The Chicago area has three large suburban malls that include luxury retailers. Oakbrook Center, west of Chicago, features freestanding locations for Louis Vuitton, Omega, Burberry, Tiffany & Co. and David Yurman, as well as a branch location for anchor luxury store Neiman Marcus. Northbrook Court, located in the city’s affluent north side, includes Armani Collezioni, Burberry, Louis Vuitton and Tiffany, all located near the mall’s anchor Neiman Marcus. Westfield Old Orchard, also on Chicago’s north side, features Tiffany & Co. as well as a franchised Rolex location. Its should be noted that every one of these luxury brands also operate stores downtown in Chicago’s Magnificent Mile area (Giorgio Armani, on Oak Street, is considered to be a ‘step above’ Collezioni).
(LONGCHAMP AT TORONTO’S YORKDALE SHOPPING CENTRE. PHOTO: PAUL AMATO)
Toronto, as discussed above, includes three leading malls each with several luxury retailers. CF Sherway Gardens and Square One can hold their own when compared to the Chicago malls mentioned above. CF Sherway’s luxury retailers De Beers and Chopard do not have locations downtown, though Chopard is available in some major jewellers. Square One managed to score Ferragamo before any freestanding downtown Toronto location, though sources say that a freestanding Yorkville unit is on the way. Yorkdale is the champion in terms of securing luxury retailers before downtown Toronto, with Bulgari, Saint Laurent, Versace, David Yurman Jimmy Choo, Moncler, Longchamp, John Varvatos and Jaeger Le-Coultre having their only freestanding Toronto locations at Yorkdale (though Moncler will open on Bloor next year). Swiss conglomerate Richemont Group will open at least five luxury boutiques at Yorkdale in 2017, and a soon-to-be revealed LVMH-owned luxury brand, currently with no freestanding locations in Canada, will open in the retail space next to Saint Laurent in 2017, as well.
(TIFFANY & CO. AT VANCOUVER’S OAKRIDGE CENTRE. PHOTO: IVANHOÉ CAMBRIDGE)
Yorkdale has far surpassed any suburban Chicago mall in terms of luxury offerings, and has become one of the top luxury shopping destinations in North America. Yorkdale’s luxury store count is beginning to approach that of esteemed centres such as South Coast Plaza in California’s Orange County, Houston Galleria, The Mall at Short Hills near New York City, and even Miami’s Bal Harbour Shops, which is considered to be one of the world’s most prestigious and comprehensive luxury centres, with annual sales per square foot in excess of $3,000. The Retail Council of Canada is about to release a shopping mall study that will reveal updated numbers for Yorkdale, as well as Canada’s top 30 malls.

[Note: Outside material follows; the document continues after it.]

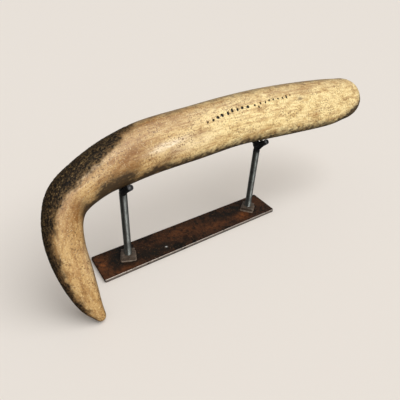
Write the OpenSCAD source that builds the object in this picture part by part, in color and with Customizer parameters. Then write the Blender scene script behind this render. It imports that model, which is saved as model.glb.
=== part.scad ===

While Toronto’s luxury retail is spread over several areas including the suburbs, Vancouver’s luxury offerings continue to remain focused primarily downtown. The city’s downtown ‘luxury zone’ continues to attract international retail tenants, giving Toronto’s Bloor-Yorkville a run for its money in terms of number of luxury brands. That could change, however, as some luxury brands lament at the lack of exceptional retail space in Vancouver’s core, which is highly desirable and boasts some of Canada’s most productive retail spaces. Suburban landlords are taking notice and some are looking to attract luxury brands in a similar way as in Toronto. Ivanhoé Cambridge plans to overhaul Oakridge Centre, which attracts customers from a catchment area that boasts many very wealthy households. West Vancouver’s Park Royal is continuing to make improvements, with plans to add new tenants as renovations continue. Other Lower Mainland landlords have their sights on luxury retailers as well — Brentwood Mall, for example, which is being repositioned as ’The Amazing Brentwood’, has spoken to retailers such as Louis Vuitton, Burberry, Saks and Holt Renfrew, according to sources.
It remains to be seen if Canadian downtowns will continue to be strongholds of luxury retailing, or if suburban malls will step in and possibly even take over. While there’s a cachet to having a Bloor Street West or Burrard Street address, the high proven sales numbers at malls such as Yorkdale have luxury brands such as Bulgari and David Yurman choosing the suburbs over downtown. We’ll continue to monitor these retail trends into 2017 and beyond — information that we’ve received indicates that luxury brands are interested in both urban cores as well as leading suburban malls, and that Canadian luxury retail will include a mix of both in the coming years.